1984 will be a reality in 2084.
Oh please. I just got a ticket in the mail because an automated camera decided I did something wrong. It's here now.
These "precautionary" measures and profiling databases are being developed in most parts of the world. Governments are becoming more and more intrusive in personal lives in the name of security. I really wish someone would buy some land or islands and create a modern country based on libertarian principles, it will be an interesting experiment/startup, although I am not sure if you can start a country just by buying land.
Governments consist of the same people like you and me. Your imaginary "modern country based on libertarian principles" would consist of the same people and it will look the same (if not worst) after short time. Problem isn't government. Problem is "we, the people".

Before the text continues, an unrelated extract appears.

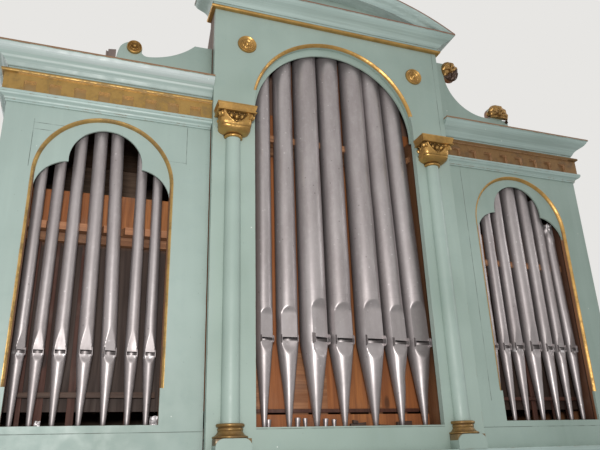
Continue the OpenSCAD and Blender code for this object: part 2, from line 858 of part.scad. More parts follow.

(my old country was the leader in implementing "modern country based on best principles known to the humanity at the time". The main mistake people do when look back is blaming the principles, saying that these principles were bad and these are different and better. Nope. After all, the best principles of yesterday - communism and fascism - looked very different (with each claiming to be the best), yet both produced the same result, and today we do understand how much they were the same. The best principles of today (libertarianism according to you, Sharia Islam according to several hundred millions of some other people, ...) will be superseded by the best principles of tomorrow. It isn't the principles that kill millions of other peoples and make lives of other people nightmare. It is other people who do it. It isn't modern country that we need, it is the modern people. For example, people who just wouldn't compile the big database, wouldn't run the analysis and wouldn't issue the order to act upon the result of analysis. It is just that simple and just that hard. )

I am not sure if you can start a country just by buying land.

The Palestinians tried this recently. Heck, they didn't even need to buy the land; they already owned it. Hasn't gone too well for them yet.